Q: I commute up Highway 101 to 85 to 87 and back to 101 in the mornings and have noticed that there is so much trash in the center divide and on shoulders on these routes. Whose job is it to remove this junk?
It’s more than cans and food wrappers. It’s also old tires, car bumpers, chairs, old Weber grills, and other big pieces of junk lining these freeways.
This is an embarrassment and one would think with the surplus in Sacramento, they’d earmark some of it to be used to clean up the trash before rain comes for real, when lots of that trash will wash into storm drains and out to the ocean.
Is there a specific entity we can push to get this done?
A: Our freeways are getting trashy again, but there is light ahead. Caltrans is embarking on a three-year $1.1 billion clean-up effort. Beginning on Monday in Santa Clara County, Caltrans will do a massive cleanup on Interstate 280 from Stelling Road in Cupertino to Bird Avenue in San Jose. This will involve a daytime lane closure. Allow extra time if you will be driving this route this week.
Q: Highway trash is disgraceful. We see it especially on Highways 84 and 880. What has happened to Community Service trash collection? With a budget surplus, can we please clean up roadsides?
I acknowledge that this is a first-world issue that pales in comparison to other matters. And while you may have little impact on the nation’s major social and political issues and foreign affairs, this is something you can address that will be of immediate benefit to our community.
Jon Richards, Palo Alto
A: You’re right about the problem, and Governor Newsom is listening.
As part of clean-up efforts, Caltrans is expanding the Clean California incentive program statewide, offering up to $250 per month to Adopt-A-Highway volunteers who pick up litter along state highways.
Volunteers interested in participating in the program can call 866-ADOPTAHWY (866-236-7824) or visit CleanCA.com for more information.

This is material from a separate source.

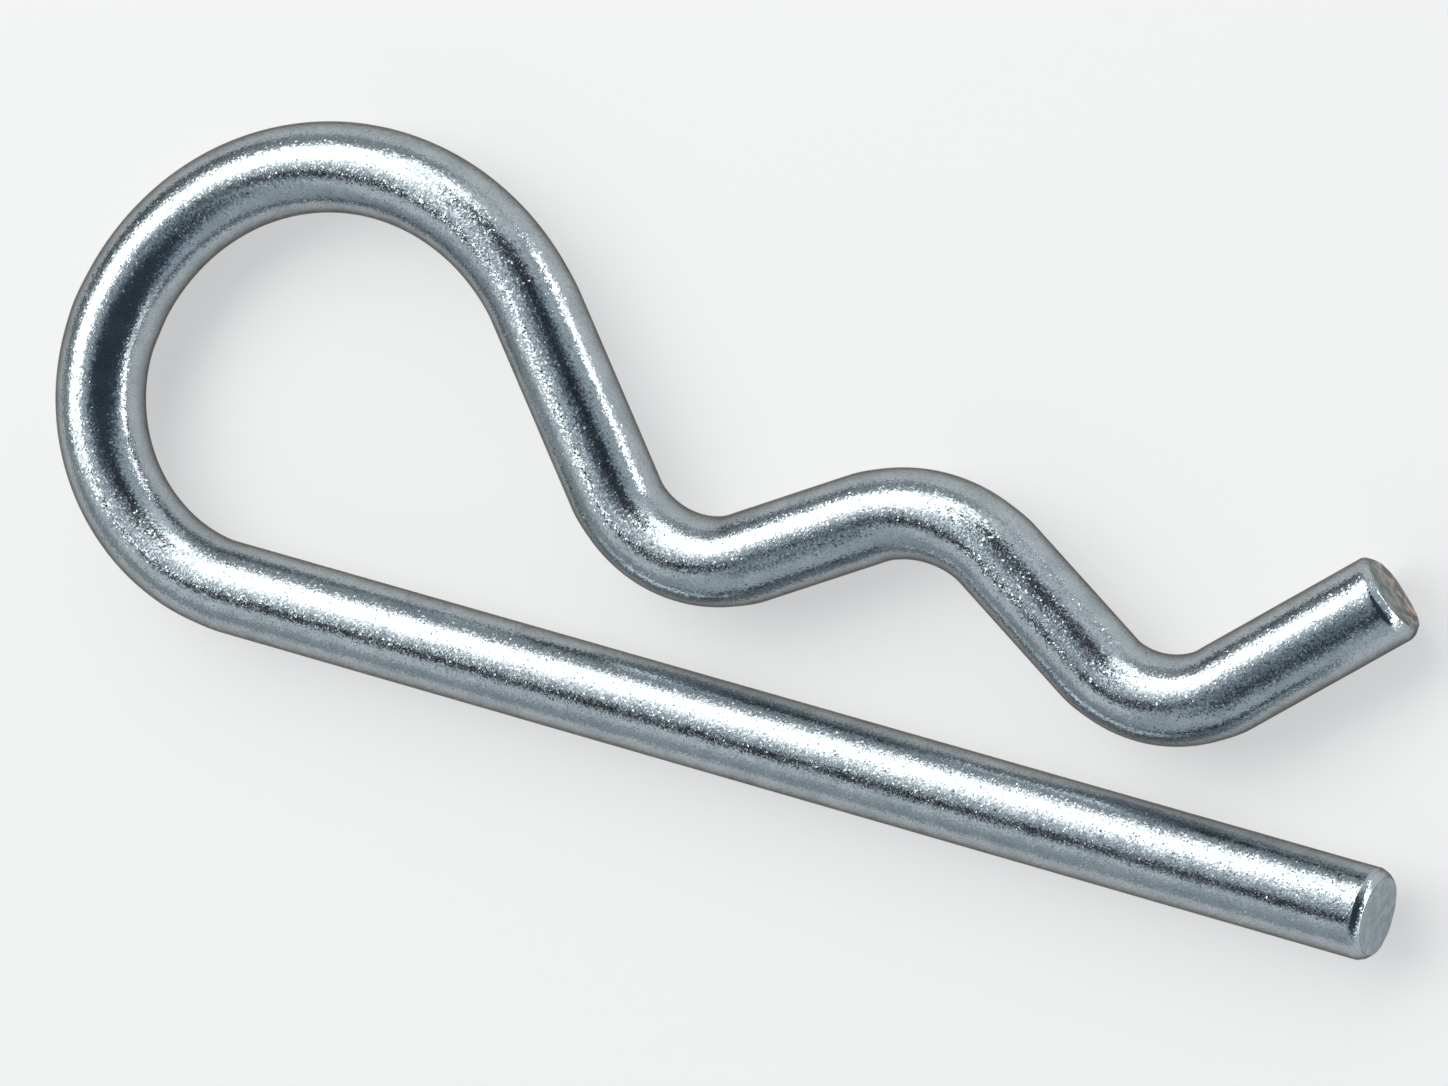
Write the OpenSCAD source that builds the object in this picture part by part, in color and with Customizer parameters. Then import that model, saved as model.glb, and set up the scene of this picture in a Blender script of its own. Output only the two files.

Q: Graffiti on highway signs seems to pop up overnight. We take our grandson to school and he noticed graffiti on a sign high above the 680-101 interchange in San Jose. “Nana, how can they get up there to do that?” he asked. I had to admit I didn’t know. So now, Mr. Roadshow, we are asking you. How, indeed? A six-year-old and his Nana want to know!
A: There are several ways. On older overpasses, a platform extends over the freeway and these scofflaws stand on to deface the signs. In other cases, one partner in crime may help another one dangle over the freeway to reach the signs.